Ma, Donati, per l’altri, come saranno le strofe tue? Io forse le interpretai, commosso dalla mia lunga, né ancora cessata passione. Non più per l’incanti annunciatori delle notti fiorentine sorge una nubilare fantasima contro alla luna, avida di luce, avida di ricongiungersi colla luce; né codesta forma di canto appare ai nostri occhi, che hanno perduto la virtù di scrutare tra le cose del cielo. Se avvengono, di tratto in tratto, tali prodigi, smuntano o scompaiono prima che noi li possiamo afferrare. Triste, però io vidi e assorbii di tutta la mia persona una visione di due Donne l’una bianca e l’altra bruna a procedere per una ascesa, alla sommità della quale raggiava un tempio d’oro, e scoversi morti e morienti lungo la via, tra i fiori e l’erbe delle siepi. Fatali camminavano entrambe e novellavano di profonde cose. Ma, poco fa, come io racchiudeva dentro alla mente ed andavo rivolgendo il perché delle tue ritmiche soferenze, e, nell’ora meditativa, considerava la loro opportunità, eccomi un’altra né più gaia apparizione.

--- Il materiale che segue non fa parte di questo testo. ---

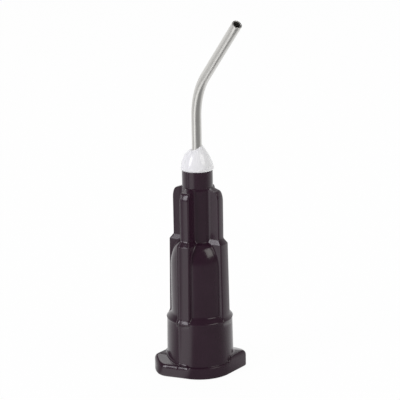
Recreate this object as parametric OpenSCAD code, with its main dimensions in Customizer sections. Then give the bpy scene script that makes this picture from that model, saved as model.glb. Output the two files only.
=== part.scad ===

Prima, mi si stese davanti una salita senza traccia di viale; dell’erbe e dei boschetti di lauro non fioriti; poi, sorsero delle camelie frigidissime, come in una diritta siepe a limitare una via che non era; poi, spuntarono delle viole qua e là timide e scarse. Ed il luogo si popolò. Passò Amore con l’ali di fuoco, facendo atto di silenzio col dito sulla bocca, e dietro si traeva con l’altra mano e guidava una citareda dalle candide ali: «Or tu puoi cantare», egli le domandava, «bianca creatura di più bianche penne, la fiamma delle mie pupille e le sfolgoranti mie piume di porpora?» Ed andarono oltre e sparirono. Sulla china batteva un languido sole che si velò ancora alla scomparsa delle due persone.
Era uno di quei giorni malati che intendono ad una lenta germinazione d’erbe, ma che non profittano ai fiori. Quindi, Ella apparve. Di lontano furono bigie le sue lunghe gonne; ma, come si avanzava, mi accorsi che mutavano colore e si intonavano al pallido verde della regione; onde fiorirono splendidi luccichii di broccato e si rivelarono tra i velluti smeraldini della tunica oro e gemme e le treccie corruscarono di metalli violenti. Mormorii delicati e misteriosi, come alla primavera, quando l’insetti susurrano passione alle foglie; ma il cielo chiuso. Ella tutta prossima mi stava: ma perché velata? Ma perché sulla tunica violacee bende e sotto violaceo strascico, come per lutto di vergine, e la corona in mano, inutile, senza gemme e quasi obliata? Cantava? Mormorava (io non udiva quanto dicesse): e seguitò il cammino sul prato tra i lauri non fioriti, spingendo lo sguardo alle frigide camelie ed alle viole paurose. Ma allora sostò: abbandonò la diritta via e vagò dentro alle foglie rugiadose, sparsa la caudata profluenza dei veli sopra le creature tenerelle di natura, e, chinandosi, ricercava e raccoglieva i fiori. Ora ciascuno de’ suoi atti mi sembrava un riflesso di passione pensierosa e diceva di incanti melanconici s’Ella, quasi un gilio chinato sullo stelo, piegava la testa sull’omero. Quali fiori raccoglieva? Camelie e viole, e ne componeva ghirlanda. Ma...; ed io m’accorsi che le sue mani erano tinte di sangue e che gocciavan sangue i gambi mozzi, lagrime le sue cilia. Così trascorse, quando esigua, ancor bigia, ancor china, d’un subito la vidi rialzarsi e protendere le braccia all’alto. Le nebbie squarciaronsi e le mani ed il capo aderto attinsero in un modesto riso di gloria un raggio di sole a consacrazione. Codesto raggio veniva d’Oriente, tra i zaffiri lucidi e le rose, araldi, sul caldo cammino.
E tutto fu buio; ciò è, Donati, io mi vidi freddo nella fredda età presente, tra li agghiacciati contemporanei che ridono delle profezie e che si impaurano del gesto verso una Carità, verso una Verità nuova, verso il Principio di una foriera Rimutazione.